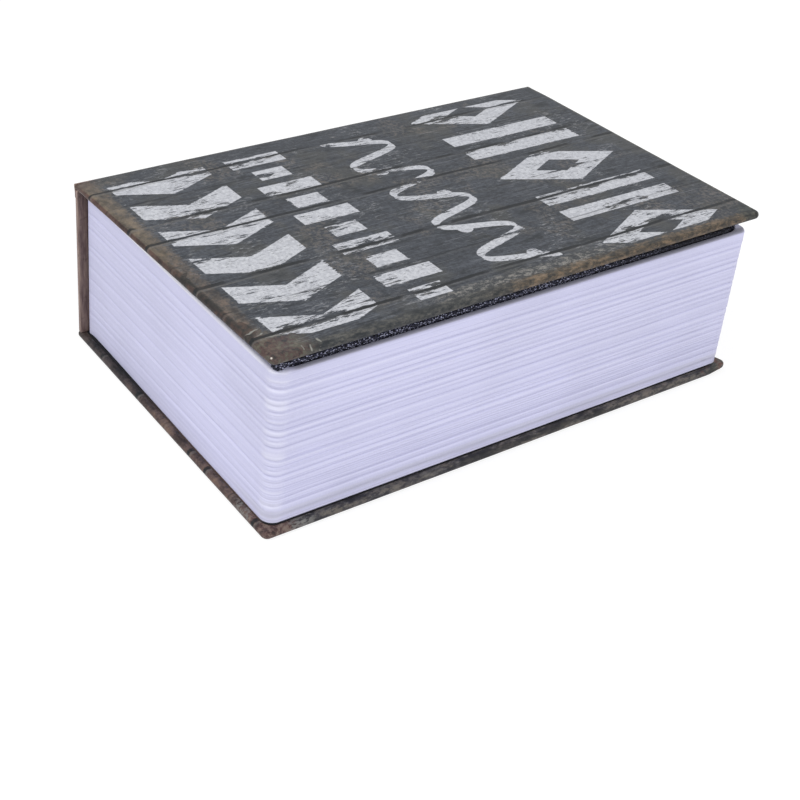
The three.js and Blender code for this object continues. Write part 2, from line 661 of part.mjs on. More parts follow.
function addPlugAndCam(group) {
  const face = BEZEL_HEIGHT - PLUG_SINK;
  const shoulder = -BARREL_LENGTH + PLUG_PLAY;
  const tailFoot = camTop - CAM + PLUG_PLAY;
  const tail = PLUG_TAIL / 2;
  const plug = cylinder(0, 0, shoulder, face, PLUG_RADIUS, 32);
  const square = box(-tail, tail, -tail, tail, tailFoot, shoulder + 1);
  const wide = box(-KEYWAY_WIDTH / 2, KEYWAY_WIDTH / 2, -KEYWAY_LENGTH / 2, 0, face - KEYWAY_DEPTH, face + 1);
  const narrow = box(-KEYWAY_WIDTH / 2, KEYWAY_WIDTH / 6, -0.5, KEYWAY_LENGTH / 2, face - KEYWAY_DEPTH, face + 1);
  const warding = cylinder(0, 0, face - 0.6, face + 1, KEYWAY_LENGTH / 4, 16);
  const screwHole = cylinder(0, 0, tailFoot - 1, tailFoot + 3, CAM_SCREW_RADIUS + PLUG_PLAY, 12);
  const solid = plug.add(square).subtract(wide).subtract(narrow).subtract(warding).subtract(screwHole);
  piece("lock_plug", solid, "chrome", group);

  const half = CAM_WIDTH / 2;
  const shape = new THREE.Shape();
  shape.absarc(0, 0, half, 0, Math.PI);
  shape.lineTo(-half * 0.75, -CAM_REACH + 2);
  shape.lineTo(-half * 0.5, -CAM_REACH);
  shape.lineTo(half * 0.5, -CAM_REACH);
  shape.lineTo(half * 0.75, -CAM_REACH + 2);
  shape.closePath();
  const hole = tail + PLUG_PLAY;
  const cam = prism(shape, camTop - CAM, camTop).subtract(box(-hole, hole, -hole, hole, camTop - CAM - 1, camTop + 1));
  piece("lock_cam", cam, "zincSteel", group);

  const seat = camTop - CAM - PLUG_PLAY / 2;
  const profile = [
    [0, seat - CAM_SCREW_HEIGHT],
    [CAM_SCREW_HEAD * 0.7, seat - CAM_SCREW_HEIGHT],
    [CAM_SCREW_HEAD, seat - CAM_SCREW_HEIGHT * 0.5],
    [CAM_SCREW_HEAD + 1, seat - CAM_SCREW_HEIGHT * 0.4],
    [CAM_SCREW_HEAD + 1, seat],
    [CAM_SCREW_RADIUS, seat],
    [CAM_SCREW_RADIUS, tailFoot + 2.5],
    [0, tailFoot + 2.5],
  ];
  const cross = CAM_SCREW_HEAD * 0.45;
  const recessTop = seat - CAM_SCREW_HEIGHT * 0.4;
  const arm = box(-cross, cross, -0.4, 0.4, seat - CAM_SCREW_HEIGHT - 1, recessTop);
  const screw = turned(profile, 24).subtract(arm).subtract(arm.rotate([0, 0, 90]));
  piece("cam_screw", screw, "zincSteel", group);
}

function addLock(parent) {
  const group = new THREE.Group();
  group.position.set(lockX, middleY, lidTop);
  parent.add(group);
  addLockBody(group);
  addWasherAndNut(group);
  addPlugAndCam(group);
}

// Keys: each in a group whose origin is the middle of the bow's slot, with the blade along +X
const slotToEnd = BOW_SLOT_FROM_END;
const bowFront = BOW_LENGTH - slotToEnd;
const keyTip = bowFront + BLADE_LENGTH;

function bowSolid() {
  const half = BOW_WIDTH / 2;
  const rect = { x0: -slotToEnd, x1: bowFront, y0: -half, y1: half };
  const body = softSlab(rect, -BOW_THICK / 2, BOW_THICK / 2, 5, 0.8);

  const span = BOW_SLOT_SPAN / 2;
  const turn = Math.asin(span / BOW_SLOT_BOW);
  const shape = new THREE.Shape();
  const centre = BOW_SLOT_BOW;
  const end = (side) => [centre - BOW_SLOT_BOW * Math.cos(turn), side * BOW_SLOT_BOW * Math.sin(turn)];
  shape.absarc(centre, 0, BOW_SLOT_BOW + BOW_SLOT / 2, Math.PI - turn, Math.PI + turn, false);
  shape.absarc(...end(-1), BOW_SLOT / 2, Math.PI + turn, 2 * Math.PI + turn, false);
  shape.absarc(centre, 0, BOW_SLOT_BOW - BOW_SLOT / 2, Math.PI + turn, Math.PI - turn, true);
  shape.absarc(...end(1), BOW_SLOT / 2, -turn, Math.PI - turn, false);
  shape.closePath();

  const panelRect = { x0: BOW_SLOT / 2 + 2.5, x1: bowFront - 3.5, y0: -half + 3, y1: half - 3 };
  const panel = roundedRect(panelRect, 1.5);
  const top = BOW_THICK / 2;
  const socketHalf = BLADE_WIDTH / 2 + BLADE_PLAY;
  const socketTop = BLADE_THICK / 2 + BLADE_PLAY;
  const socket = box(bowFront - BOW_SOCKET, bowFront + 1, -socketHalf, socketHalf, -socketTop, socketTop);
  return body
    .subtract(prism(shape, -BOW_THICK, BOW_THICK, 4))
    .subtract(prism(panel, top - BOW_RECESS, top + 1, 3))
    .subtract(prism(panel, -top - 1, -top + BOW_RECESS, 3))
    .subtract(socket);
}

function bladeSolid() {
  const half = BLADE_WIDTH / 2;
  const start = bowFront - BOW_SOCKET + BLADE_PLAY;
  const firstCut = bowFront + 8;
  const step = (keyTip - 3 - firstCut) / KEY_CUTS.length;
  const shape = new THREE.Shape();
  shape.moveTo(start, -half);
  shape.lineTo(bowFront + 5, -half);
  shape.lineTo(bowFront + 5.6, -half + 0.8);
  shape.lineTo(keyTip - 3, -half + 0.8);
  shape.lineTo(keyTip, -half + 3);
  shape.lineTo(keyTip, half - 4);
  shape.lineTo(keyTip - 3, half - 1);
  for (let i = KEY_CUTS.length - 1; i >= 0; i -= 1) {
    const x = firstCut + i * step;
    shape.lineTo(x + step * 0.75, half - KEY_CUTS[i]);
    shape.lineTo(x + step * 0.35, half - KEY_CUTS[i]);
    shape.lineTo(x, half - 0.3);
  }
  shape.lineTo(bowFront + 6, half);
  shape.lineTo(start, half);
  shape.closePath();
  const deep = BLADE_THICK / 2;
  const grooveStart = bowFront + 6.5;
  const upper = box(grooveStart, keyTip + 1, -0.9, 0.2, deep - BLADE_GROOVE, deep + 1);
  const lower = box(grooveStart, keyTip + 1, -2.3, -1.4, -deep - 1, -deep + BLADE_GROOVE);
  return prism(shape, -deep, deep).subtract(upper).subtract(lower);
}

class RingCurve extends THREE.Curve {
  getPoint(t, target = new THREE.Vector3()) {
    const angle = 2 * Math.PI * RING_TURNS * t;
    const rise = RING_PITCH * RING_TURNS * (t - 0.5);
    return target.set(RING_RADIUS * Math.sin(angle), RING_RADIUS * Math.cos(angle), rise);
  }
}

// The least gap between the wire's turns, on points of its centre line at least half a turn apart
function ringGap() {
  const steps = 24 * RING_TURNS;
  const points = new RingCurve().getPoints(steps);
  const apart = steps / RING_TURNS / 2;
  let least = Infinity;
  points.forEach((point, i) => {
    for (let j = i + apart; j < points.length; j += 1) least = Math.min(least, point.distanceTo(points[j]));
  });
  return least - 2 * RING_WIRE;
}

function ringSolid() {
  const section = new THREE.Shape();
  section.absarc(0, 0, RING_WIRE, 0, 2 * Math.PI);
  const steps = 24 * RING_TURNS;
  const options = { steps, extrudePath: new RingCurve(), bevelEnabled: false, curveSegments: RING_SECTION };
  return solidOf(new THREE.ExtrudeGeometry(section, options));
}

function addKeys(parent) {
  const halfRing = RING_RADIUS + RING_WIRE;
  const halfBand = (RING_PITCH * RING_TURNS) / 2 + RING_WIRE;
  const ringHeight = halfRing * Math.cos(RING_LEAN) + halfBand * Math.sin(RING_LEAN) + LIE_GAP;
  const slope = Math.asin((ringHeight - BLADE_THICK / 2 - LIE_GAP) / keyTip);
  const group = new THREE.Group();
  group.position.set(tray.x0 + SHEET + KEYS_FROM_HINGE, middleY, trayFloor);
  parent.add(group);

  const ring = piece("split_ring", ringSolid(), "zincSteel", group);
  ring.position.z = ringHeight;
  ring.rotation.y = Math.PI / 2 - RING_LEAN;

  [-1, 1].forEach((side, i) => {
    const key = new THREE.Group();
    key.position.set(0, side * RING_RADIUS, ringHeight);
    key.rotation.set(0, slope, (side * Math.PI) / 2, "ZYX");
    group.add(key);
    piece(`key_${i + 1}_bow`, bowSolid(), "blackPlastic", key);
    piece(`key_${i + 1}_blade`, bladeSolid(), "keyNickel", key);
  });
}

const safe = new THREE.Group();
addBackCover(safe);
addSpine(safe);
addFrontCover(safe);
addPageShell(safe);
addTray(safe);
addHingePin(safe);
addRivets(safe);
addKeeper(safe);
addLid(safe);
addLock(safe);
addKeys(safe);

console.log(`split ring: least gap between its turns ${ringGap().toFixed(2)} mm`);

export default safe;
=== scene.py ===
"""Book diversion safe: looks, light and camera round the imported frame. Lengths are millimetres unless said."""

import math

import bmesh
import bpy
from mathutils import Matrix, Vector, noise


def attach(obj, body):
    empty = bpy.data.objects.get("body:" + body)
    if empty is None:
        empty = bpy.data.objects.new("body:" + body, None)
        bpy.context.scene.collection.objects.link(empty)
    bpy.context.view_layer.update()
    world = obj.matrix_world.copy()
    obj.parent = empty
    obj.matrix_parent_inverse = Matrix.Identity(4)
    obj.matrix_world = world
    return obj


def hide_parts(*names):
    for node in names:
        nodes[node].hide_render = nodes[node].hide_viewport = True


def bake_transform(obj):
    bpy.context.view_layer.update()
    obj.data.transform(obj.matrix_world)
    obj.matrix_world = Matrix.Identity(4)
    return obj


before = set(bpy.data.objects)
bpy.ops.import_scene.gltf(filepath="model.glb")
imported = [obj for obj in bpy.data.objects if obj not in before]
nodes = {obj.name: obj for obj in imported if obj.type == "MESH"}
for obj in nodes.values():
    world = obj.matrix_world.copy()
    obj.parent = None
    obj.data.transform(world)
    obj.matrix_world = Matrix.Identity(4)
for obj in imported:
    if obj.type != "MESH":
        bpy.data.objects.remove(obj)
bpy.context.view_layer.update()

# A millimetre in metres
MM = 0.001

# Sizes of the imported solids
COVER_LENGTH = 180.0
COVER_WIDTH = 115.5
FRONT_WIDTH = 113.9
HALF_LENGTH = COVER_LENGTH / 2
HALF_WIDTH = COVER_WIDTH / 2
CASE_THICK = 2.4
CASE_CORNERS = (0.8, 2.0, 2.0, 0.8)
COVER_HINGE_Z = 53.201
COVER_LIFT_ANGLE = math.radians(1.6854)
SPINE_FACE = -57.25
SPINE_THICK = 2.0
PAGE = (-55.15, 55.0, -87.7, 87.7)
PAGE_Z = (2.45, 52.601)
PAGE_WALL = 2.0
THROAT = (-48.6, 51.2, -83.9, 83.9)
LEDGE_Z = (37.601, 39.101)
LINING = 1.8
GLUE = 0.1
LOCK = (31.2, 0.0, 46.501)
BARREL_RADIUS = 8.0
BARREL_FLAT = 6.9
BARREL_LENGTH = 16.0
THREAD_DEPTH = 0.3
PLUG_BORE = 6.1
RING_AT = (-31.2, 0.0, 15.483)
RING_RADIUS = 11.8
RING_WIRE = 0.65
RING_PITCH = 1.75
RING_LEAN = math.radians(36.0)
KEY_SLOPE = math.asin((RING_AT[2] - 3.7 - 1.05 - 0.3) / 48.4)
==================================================
**Given exercise**
Scan the listing above and copy all lines containing the word "None".

**Expected output**
    if empty is None:
        empty = bpy.data.objects.new("body:" + body, None)
    obj.parent = None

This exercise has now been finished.